Estes finos livros de capa dura foram feitos à seis mãos e são belíssimo resultado de uma parceria entre o fotógrafo e dois amigos, Emmanuel Guibert e Fédéric Lemercier. Em uma mistura de história em quadrinhos com fotografia, Guibert é responsável pelos desenhos e Lemercier pela diagramação.
Com base nas histórias contadas por Lefèvre, montaram um diário de viagem, em que as fotografias em preto e branco se misturam com desenhos e vão narrando esta incrível jornada desde sua concepção, ainda na França, e regresso.

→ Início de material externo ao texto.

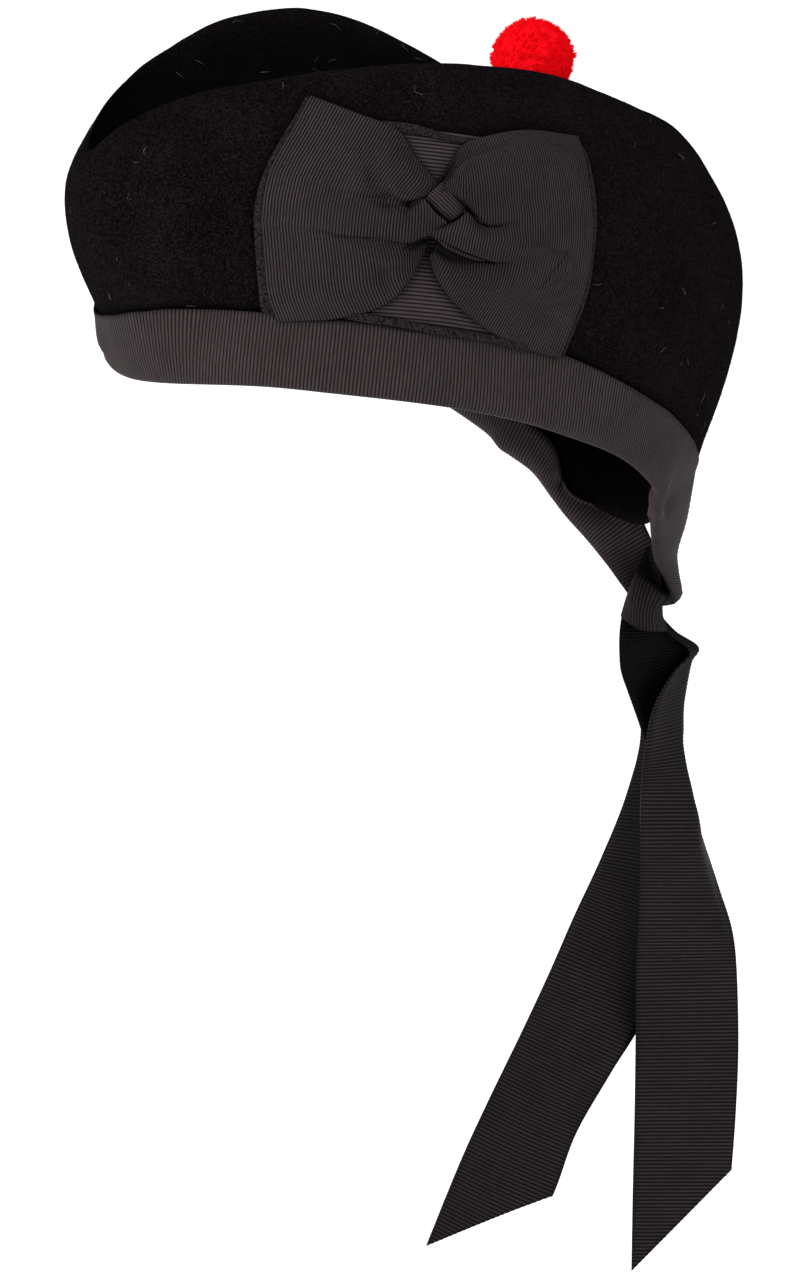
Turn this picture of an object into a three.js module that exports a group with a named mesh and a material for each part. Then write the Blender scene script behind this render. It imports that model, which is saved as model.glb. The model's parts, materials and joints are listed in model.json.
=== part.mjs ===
// Glengarry: a black felt cap with a dented top, a grosgrain band bound over its rim, a ribbon
// cockade sewn to its left side, a red toorie on top and two ribbon tails tied behind.
// Millimetres, +Z up. The wearer faces -Y and the wearer's left is +X. The origin is the middle
// of the head opening. Every ribbon is one stock, 36 mm wide. The band is the same ribbon folded
// lengthways over the rim.

import * as THREE from "three";
import { mergeVertices } from "three/addons/utils/BufferGeometryUtils.js";

// ---------------------------------------------------------------- driving dimensions

const FELT_THICKNESS = 3;
const RIBBON_THICKNESS = 1;
const RIBBON_ACROSS = 6;            // faces across a hanging ribbon
const GAP = 0.3;                    // left between pieces that touch
const HEM_LEVEL = 0.08;             // the felt stops this share of the band's height above its fold
const BAND_INSIDE = 0.45;           // share of the band's height that is turned up inside
const BAND_END_ANGLE = 76;          // degrees; the band ends here on both sides of the back
const BAND_STEPS = 52;
const TOORIE = { x: 0, y: 51, z: 124, radius: 14, tuckedUnder: 13, facesRound: 20, facesDown: 14 };
const KNOT = { x: 3, y: 93.5, z: -65, halfX: 10.5, halfY: 8.2, halfZ: 11.6, leanBack: -1.5 };

// The felt is a stack of rings. Each ring is a boat-shaped loop: half its width at the sides,
// its reach to the front and back, how pointed its ends are, and its height at five stations
// from the front round the left side to the back. share is how much of the right side's own
// dip and rise the ring takes.
const CROWN_RINGS = [
  { name: "rim",       half: 80.5, front: 98,    back: 99,    point: 1,    share: 0,
    height: [33.5, 37, 23.5, -17.5, -40] },
  { name: "band top",  half: 81.5, front: 108,   back: 107,   point: 1,    share: 0,
    height: [57, 62, 46.5, 6.5, -17] },
  { name: "belly",     half: 85,   front: 116.5, back: 125.5, point: 1.15, share: 0.25,
    height: [72, 84, 76, 42, 20] },
  { name: "shoulder",  half: 76.5, front: 119,   back: 127.5, point: 1.1,  share: 0.6,
    height: [86.5, 105, 106, 79.5, 48] },
  { name: "crest out", half: 60.5, front: 119.5, back: 123.5, point: 1.6,  share: 0.85,
    height: [95, 120, 128, 100.5, 67.5] },
  { name: "crest",     half: 52,   front: 115.5, back: 117,   point: 1.6,  share: 1,
    height: [99, 126.5, 135, 107, 78] },
  { name: "crest in",  half: 43.5, front: 112.5, back: 110,   point: 1.3,  share: 1,
    height: [100, 124, 131, 108, 80] },
  { name: "slope",     half: 24,   front: 106,   back: 98,    point: 1.15, share: 0.7,
    height: [94, 110, 118, 106, 79] },
  { name: "valley",    half: 0,    front: 98,    back: 88,    point: 1,    share: 0,
    height: [90, 105, 114, 105, 77] },
];
const STATION_STEP = 45;                       // degrees between the five stations
const RIGHT_SIDE_CHANGE = [0, 3, 2, -15, 0];   // the right ridge falls away behind its top

// Levels at which the felt has a row of corners: 0 is the rim, 8 the floor of the valley.
const CROWN_LEVELS = [HEM_LEVEL, 0.55, 1, 1.5, 2, 2.5, 3, 3.5, 4, 4.4, 4.8, 5.15, 5.5, 6, 6.6, 7.2, 8];
const CROWN_STEPS = 60;
const CREST_LEVEL = 5;                         // the highest level of the felt's sides
const HALVINGS = 40;                           // finds a place on the felt to far under 0.01 mm
const SLOPE_STEP = 0.02;                       // radians or levels that a slope is taken over

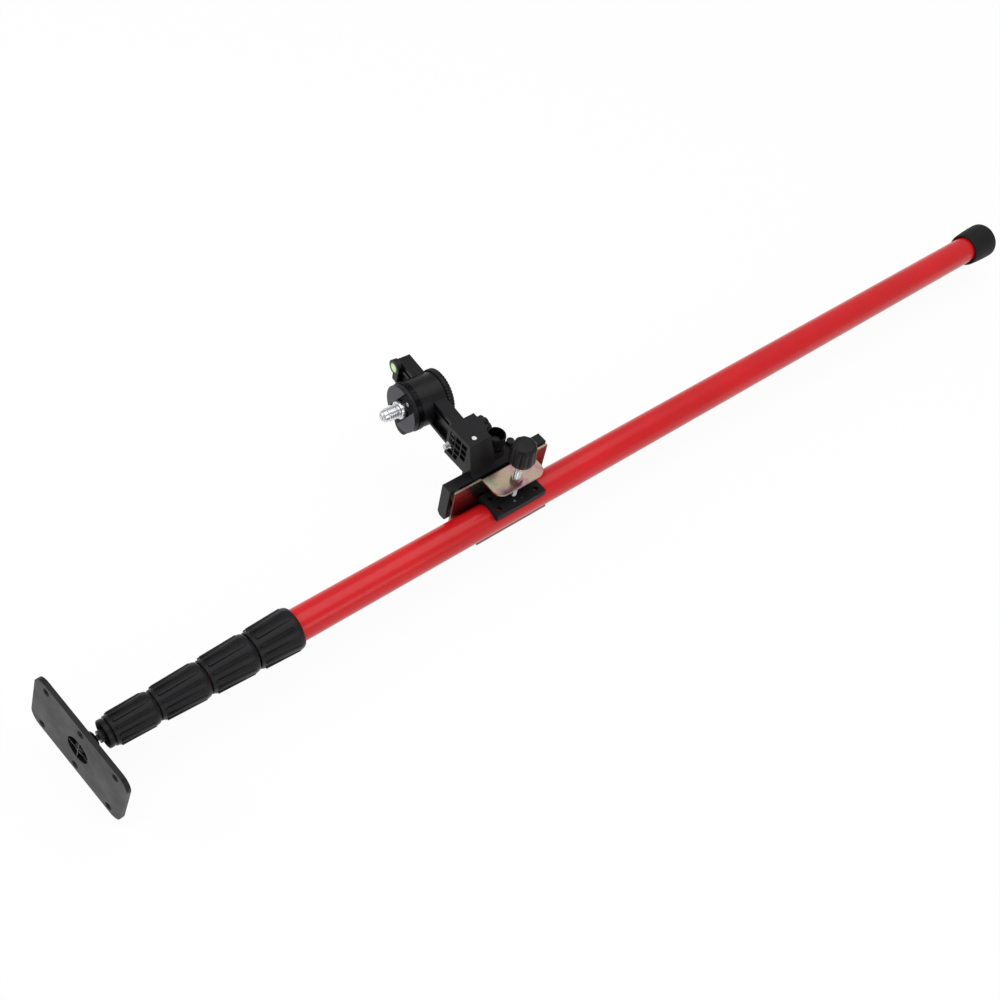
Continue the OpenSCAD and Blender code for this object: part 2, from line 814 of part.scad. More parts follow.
module pressure_pad() {
    color(black) at_clamp() difference() {
        translate([-pad_len / 2, -pad_w / 2, pad_z - pad_t]) cube([pad_len, pad_w, pad_t]);
        along_x(-pad_len) cylinder(h = 2 * pad_len, r = tube_od / 2 + free);
        translate([0, 0, pad_z - tip_sink - snug]) cylinder(h = pad_t, r = screw_r + free);
        for (x = [-pad_hole_x, pad_hole_x], y = [-pad_hole_y, pad_hole_y])
            translate([x, y, 0]) cylinder(h = 2 * pad_z, r = pad_hole_r);
        pin_places() cylinder(h = pad_t, r = pin_r + snug);
        translate([-2.4 * pin_gap, -pad_w / 2 - over, pad_z - free])
            cube([4.8 * pin_gap, pad_w / 2 + over, pad_t]);
    }
}
module pin_places() {
    for (x = [-pin_gap, pin_gap]) translate([x, -pin_y, pad_z - pad_t / 4]) children();
}
module pad_pins() {
    color(steel) at_clamp() pin_places() cylinder(h = pad_t / 4, r = pin_r);
}

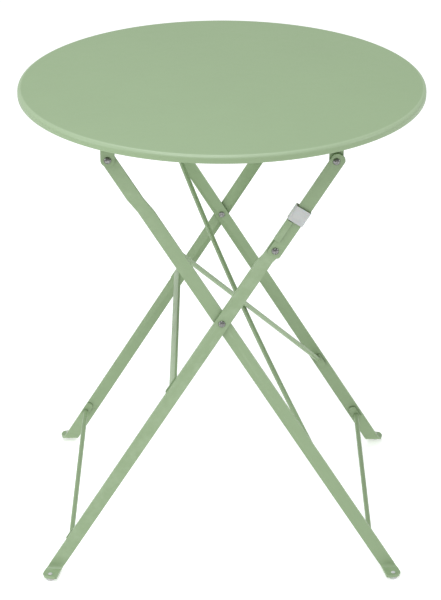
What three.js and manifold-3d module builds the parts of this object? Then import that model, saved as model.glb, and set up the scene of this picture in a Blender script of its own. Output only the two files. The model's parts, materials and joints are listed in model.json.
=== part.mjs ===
// Round folding bistro table in powder-coated sheet and strip steel.
// Millimetres, +Z up, origin on the floor under the middle of the top.
// Two pairs of crossed strip legs hang from two rails under a pressed round top. The inner frame
// hangs straight from the left rail. The outer frame is held to the right rail by two break links,
// so the top folds down against the closed legs once the lock ring is clear.
import * as THREE from 'three';
import { mergeVertices } from 'three/addons/utils/BufferGeometryUtils.js';
import Module from 'manifold-3d';

const wasm = await Module();
wasm.setup();

// ---- driving dimensions -------------------------------------------------------------------
const GAP = 0.3; // between pieces that touch
const CUT_DEPTH = 60; // of every cutter, more than any piece it passes through
const TOP = { radius: 300, height: 710, sheet: 1.2, rim: 11.5, round: 5.5, hem: 5 };
const STRIP = { width: 20, thick: 4 }; // every leg, rail and link is this flat bar
const FULL_ROUND = STRIP.width / 2 - 0.01; // corner radius of a full round end
const PIVOT = { x: 159, z: 673 }; // leg and link pivots in the rail ears
const CROSS_Z = 416.5; // height of the crossing rivets
const LINK_LENGTH = PIVOT.x; // half the pivot span, so that the linkage folds flat
const LINK = { width: 19.6, shift: 1.2, below: 9.5, above: 11.5, round: 5, topRound: 7.5 };
// distance of each strip layer from the middle of the table
const LAYER = { inner: 203.5, outer: 208, innerTop: 214.5, ear: 219, link: 223.5 };
const INNER_JOGGLE = { from: 230, to: 204 }; // along the leg from the crossing
const OUTER_JOGGLE = { from: -10, to: -28 }; // along the leg from the break pivot
const FOOT = { bend: 9, splay: 0.22, tab: 18, endRound: 7, padAt: 11, padHeight: 4.5 };
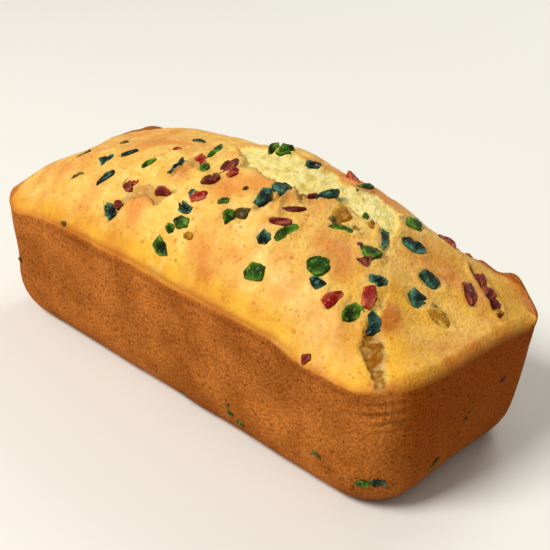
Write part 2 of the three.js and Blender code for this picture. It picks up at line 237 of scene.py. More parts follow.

Nos primeiros dois volumes, sabemos como o fotógrafo topou embarcar na missão e quais foram suas primeiras impressões. Registrou, por exemplo, cirurgias complexas feitas em acampamentos precários, crianças e adultos feridos por bombardeios na região de fronteira entre Afeganistão e Paquistão. Registros que impressionam pela crueldade e, ainda sim, pela beleza. Lefrève fotografa e aprende costumes, mas mesmo quando já habituado, não consegue perder o nervosismo ao ver adolescentes brincando com metralhadoras.
Ao final do segundo volume, o francês decide voltar pra casa e, para ganhar tempo, opta por fazer o caminho do volta ao Paquistão sozinho. Para isso, teria que atravessar ilegalmente a fronteira a pé, dormir sob neve, tomar cuidado para não pisar em minas. Queria, além de tudo, fotografar. Mas precisaria, em primeiro lugar, sobreviver.
Este recém lançado terceiro volume é a parte mais impressionante da viagem. É quando se vê de fato sozinho, à mercê de aproveitadores que extorquem dinheiro em troca de informações ou à sorte de alguns poucos que lhe oferecem ajuda. O mais interessante desta linguagem que mistura quadrinhos e fotografia é que por meio dela, podemos sentir o estado de espirito do viajante. Quanto mais desgastado e deprimido, menor vontade de fotografar ele tinha.
Somos levados pela viagem até a chegada na França, quando ele vai ao encontro da mãe, em novembro de 1986. Uma sequência de imagens dela passeando com sua cadela na praia de Blonville fecham esta aventura de maneira tranquila e bucólica, que destoam da tensão afegã. ‘Foi sensacional, mãe, e não me aconteceu nada de ruim’, disse o fotógrafo, então com quase 30 anos. Ela demoraria quase vinte anos para saber de fato, pelas páginas destes livros, os detalhes da viagem do filho.